Designed for expression matrices, count tables, or any numeric data where feature/sample duplication occurs.
Handles matrix, data.frame, and S4 Matrix classes (e.g. dgCMatrix) robustly.
Convenience wrapper that first aggregates duplicated rows, then duplicated columns.
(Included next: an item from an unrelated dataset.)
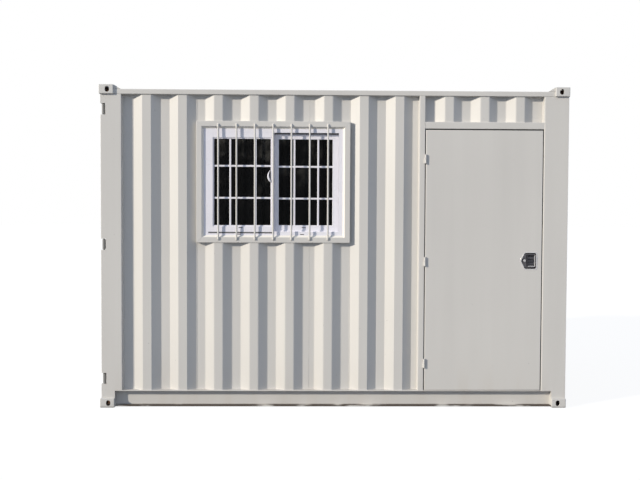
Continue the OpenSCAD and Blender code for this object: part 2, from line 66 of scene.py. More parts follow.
class Slot(Enum):
    """The material slots of the record."""

    PAINT = "painted_steel"
    BOARDS = "floor_boards"
    HINGE = "hinge_steel"
    GEAR = "lock_gear"
    CHROME = "latch_chrome"
    HANDLE = "latch_handle"
    SEAL = "door_seal"
    PLASTIC = "window_plastic"
    GLASS = "window_glass"


# ---- shader helpers


class Value:
    """One shader socket, on which arithmetic adds Math nodes."""

    def __init__(self, shader: "Shader", socket: bpy.types.NodeSocket) -> None:
        """Keep the shader that the socket belongs to."""
        self.shader = shader
        self.socket = socket

    def _math(self, operation: str, first: "Operand", second: "Operand") -> "Value":
        """Add one Math node.

        Args:
            operation: The Math node's operation.
            first: The first operand.
            second: The second operand.

        Returns:
            The node's result.
        """
        return self.shader.node("ShaderNodeMath", {"operation": operation}, {0: first, 1: second})

    def __add__(self, other: "Operand") -> "Value":
        """Return the sum."""
        return self._math("ADD", self, other)

    __radd__ = __add__

    def __sub__(self, other: "Operand") -> "Value":
        """Return this less the other."""
        return self._math("SUBTRACT", self, other)

    def __rsub__(self, other: "Operand") -> "Value":
        """Return the other less this."""
        return self._math("SUBTRACT", other, self)

    def __mul__(self, other: "Operand") -> "Value":
        """Return the product."""
        return self._math("MULTIPLY", self, other)

    __rmul__ = __mul__

    def ramp(self, low: float, high: float) -> "Value":
        """Run smoothly from 0 at low to 1 at high; low may be the larger.

        Args:
            low: Where the result is 0.
            high: Where the result is 1.

        Returns:
            The eased value, kept between 0 and 1.
        """
        return self.shader.node(
            "ShaderNodeMapRange", {"interpolation_type": "SMOOTHSTEP"},
            {"Value": self, "From Min": low, "From Max": high})


Operand = Union[Value, float]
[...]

Useful for cleaning matrices where both feature and sample duplication may occur.
Usage
AggregateDupRows(
x,
method = c("max", "sum", "mean", "median", "first"),
verbose = TRUE,
...
)
AggregateDupCols(
x,
method = c("max", "sum", "mean", "median", "first"),
verbose = TRUE,
...
)
AggregateDups(
x,
method = c("max", "sum", "mean", "median", "first"),
row_method = NULL,
col_method = NULL,
verbose = TRUE,
...
)Methods
Supported methods (applied column-wise for rows, row-wise for columns):
"max"Maximum value per group (default).
"sum"Sum of values per group.
"mean"Arithmetic mean (uses
na.rm = TRUE)."median"Median value.
"first"First occurrence in original order.
Input Types and Return Types
| Input class | Output class (unless noted) |
matrix | matrix |
data.frame | data.frame |
S4 Matrix | matrix (dense) — S4 attributes dropped for generality |
Row/column order in output follows first occurrence of each unique name in rownames(x) / colnames(x).